García was a former heroin addict and a victim of California’s Three Strikes Law, serving 60 years to life for breaking into a home. He requested to transfer to San Quentin in 2008 to be closer to his family, but also because he heard the prison had a good number of programs for inmates. At the prison, García dove headfirst into the business of journalism (even though, initially, he didn’t even know how to use a computer). By the time Drummond met him in 2010, he was leading the paper. Drummond, at this moment, was losing his faith in journalism, as successive newspapers shrunk or crumbled. “And then,” Drummond recalls, “along came this handsome Mexican guy with boundless optimism about convict journalists turning the tide of forty years of mass incarceration.”
As journalists, San Quentin News reporters bring a perspective largely unseen anywhere in media. And, Drummond stresses, it works. Today, the San Quentin News has won the James Madison Freedom of Information Award, has an active web presence, and an enormously popular podcast called “Ear Hustle” (downloaded more than 15 million times, according to Drummond).
Drummond is in a good position to evaluate the value of the printed word. He was born in Oakland to black, working-class parents. Two years after he graduated from Columbia Journalism School in 1966, he landed at the Los Angeles Times, where his race meant that he was something of a token figure there. Newsrooms in the United States at the time were exceedingly white. Between 1956 and 1966, the number of African Americans working on US metropolitan newspapers (over 1,700 nationwide) went from 38 to 60.
In the late 1970s, at a time when most newspapers were beginning to sensationalize crime, Drummond pursued fearless stories that confronted race relations, including a prescient one about escalating tensions in California prisons. The media drove a narrative of degeneration at the same time that lawmakers were enacting new mandatory minimum sentences for drug crimes and finding new ways to try teenagers as adults. Tough-on-crime politicians of the 1980s and ’90s ramped up the war on drugs and drove more people of color into California’s prison system.

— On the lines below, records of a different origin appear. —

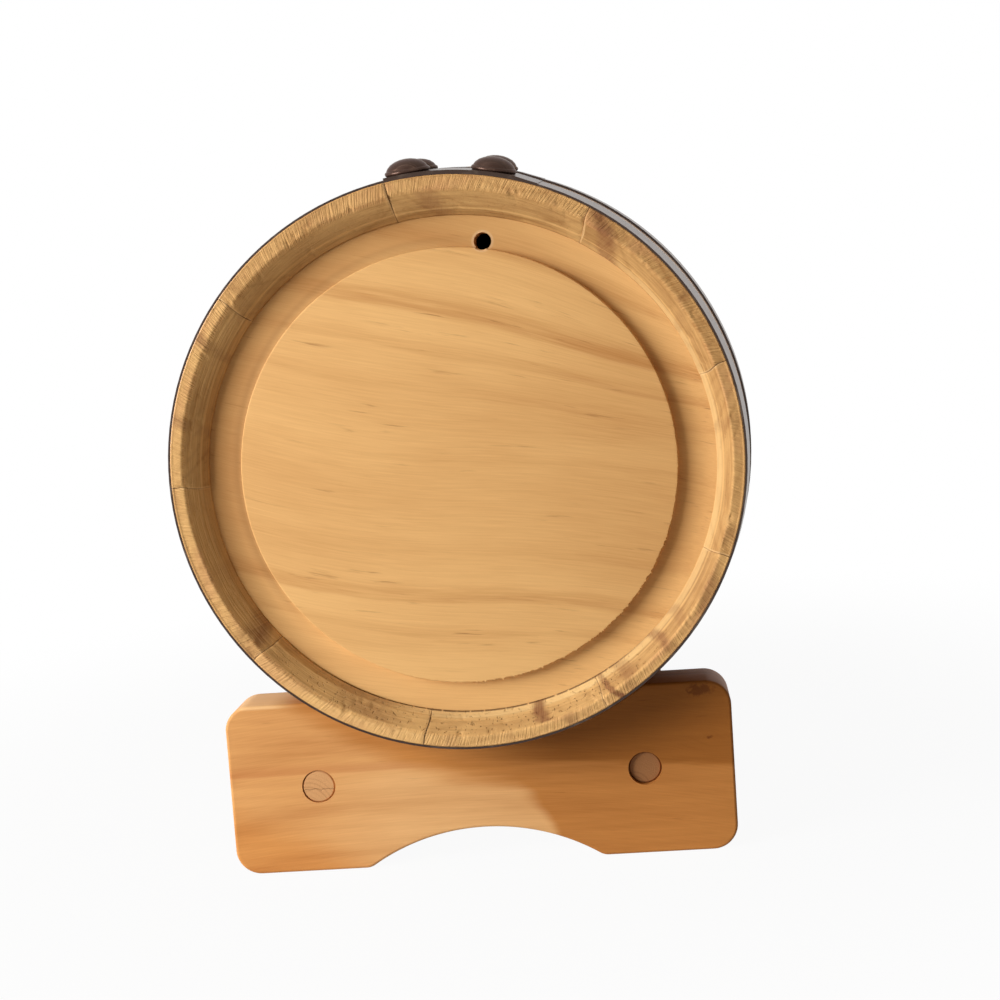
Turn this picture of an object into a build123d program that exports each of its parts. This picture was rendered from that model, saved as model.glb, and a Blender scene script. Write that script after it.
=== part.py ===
from build123d import *
from math import asin, cos, degrees, radians, sin, sqrt
import os

# A small coopered cask with a brass tap in its front head, lying in a two-board stand.
# Millimetres, +Z up. The tap points along -Y, and the origin is on the ground under the
# middle of the whole object. Left and right are as seen from the front. Clock angles on
# the cask are in degrees, clockwise from the top as seen from behind it, and "along" is
# the distance from the bilge towards the rear.

os.makedirs("parts", exist_ok=True)

# ---------------------------------------------------------------- driving dimensions

# cask
cask_length = 192.0
rim_radius = 81.8  # outside of the staves at the two ends
bilge_radius = 88.4  # outside of the staves at their widest
stave_thickness = 9.6
stave_widths = (41.4, 40.3, 40.1, 39.1, 39.3, 38.1, 39.8, 40.4, 41.5)  # degrees round the rim
first_joint = -10.3  # clock angle at which the bung stave begins

# chime: the flat end grain, the bevel inside it, and the howel down to the head
end_grain_width = 3.3
bevel_drop = 3.9
bevel_depth = 4.1
howel_drop = 1.4
croze_depth = 6.4  # from the rim to the outer cheek of the croze
croze_width = 5.0
croze_cut = 3.4

# heads
head_thickness = 10.4
head_inset = 4.6  # from the rim to the raised field
head_slack = 0.2
field_radius = 62.9
field_drop = 1.0  # the field is turned this far below the cask's axis
field_step = 2.4
cove_extra = 0.6  # how much deeper the cove is in its middle
inner_bevel_radius = 68.0
vent_radius = 2.5
vent_clock = 10.0
vent_distance = 64.0  # from the cask's axis

# hoops and their domed rivets
hoop_width = 16.0
hoop_sheet = 0.6
quarter_hoop_depth = 34.3  # from the rim to the near edge of the quarter hoop
head_lap_clock = 2.35
quarter_lap_clock = 1.05
lap_half_angle = 12.6
lap_ramp_angle = 5.0
lap_ramp_foot = 0.15
rivet_spacing = 24.2  # between the middles of a pair, round the hoop
rivet_radius = 6.5
rivet_height = 4.3
rivet_lip = 0.65
pin_radius = 1.0
pin_slack = 0.05

# bung
bung_top_radius = 11.0
bung_bottom_radius = 9.5
bung_length = 17.0
bung_proud = 3.4
bung_bevel = 1.2
seat_clearance = 0.08

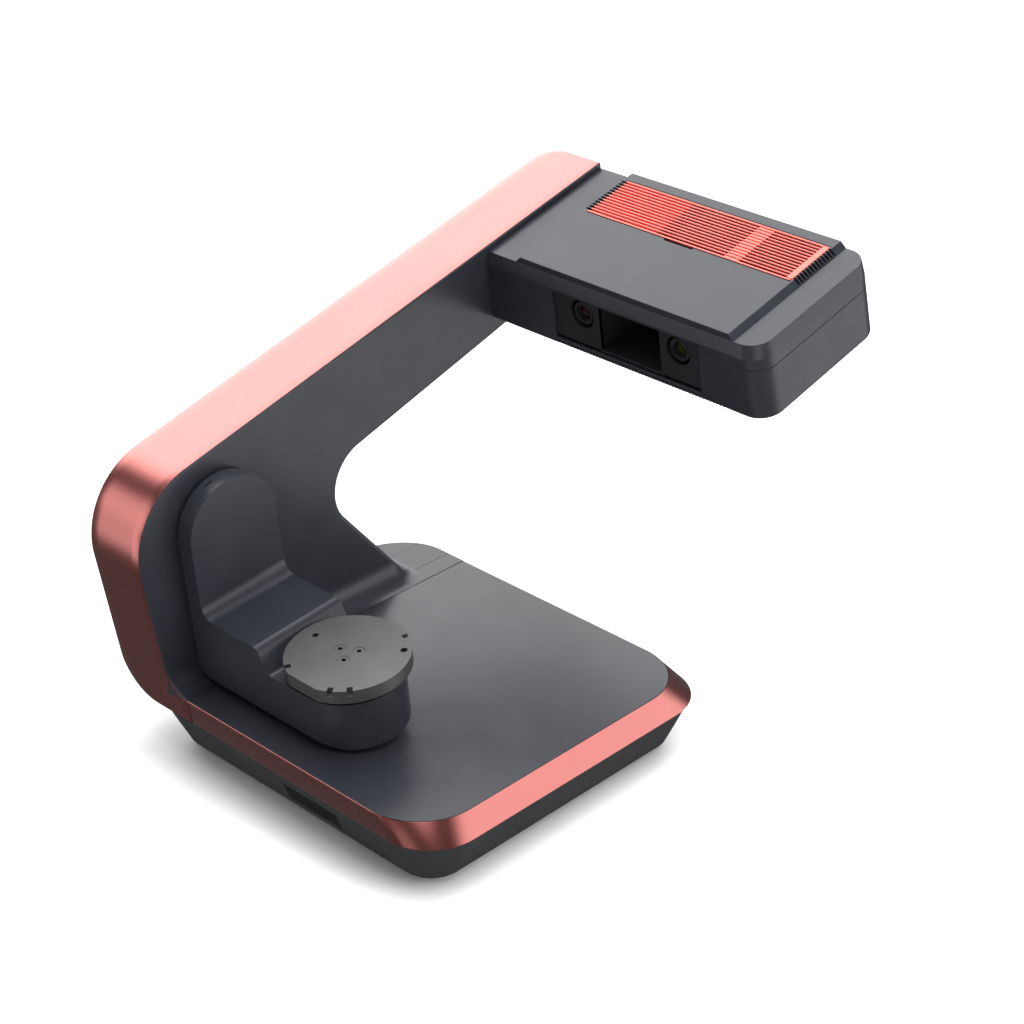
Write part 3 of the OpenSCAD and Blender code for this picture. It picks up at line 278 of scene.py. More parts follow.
def loft(bm, rings):
    """A skin through rings of as many points each, closed with a face at its ends."""
    made = [[bm.verts.new(p) for p in ring] for ring in rings]
    for low, high in zip(made, made[1:]):
        for i in range(len(low)):
            j = (i + 1) % len(low)
            bm.faces.new((low[i], low[j], high[j], high[i]))
    bm.faces.new(made[0][::-1])
    bm.faces.new(made[-1])
    return made


def prism(bm, outline, low, high, along="z"):
    """Extrudes an outline along an axis: (X, Y) along z, (Y, Z) along x, and (X, Z) along y."""
    place = {"z": lambda a, b, w: (a, b, w), "x": lambda a, b, w: (w, a, b), "y": lambda a, b, w: (a, w, b)}
    return loft(bm, [[place[along](a, b, w) for a, b in outline] for w in (low, high)])


def block(bm, x0, x1, y0, y1, z0, z1):
    """A plain box, used for cutters and small members."""
    prism(bm, ((x0, y0), (x1, y0), (x1, y1), (x0, y1)), z0, z1)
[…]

“This kind of dramatic public policy shift,” Drummond says, “could not have taken place without compliant and docile public opinion. And that is where the insistent drumbeat of news media messages took its toll.” This coincided with the escalating prison population in California (from 25,000 in 1970 to 160,000 in 2016).
Recently though, the narrative began to change. Drummond credits the Netflix series “Orange Is the New Black,” which debuted in 2013, as a turning point in the popular narrative of prison. The public started to see inmates as humans and became more interested in hearing the stories of their lives, beyond the simple details of their crimes.
News has great influence over public opinion; who creates the news affects where that influence takes us as a society. A homogeneous media landscape, depopulated with inmates, aided the rise of the wasteful and ruinous carceral state. For anyone concerned with the prison reform movement, it is critical to engage with the media portrayals of inmates. And for that, “Prison Truth” is an essential book. Today, inmates write their own stories, and it is more important than ever.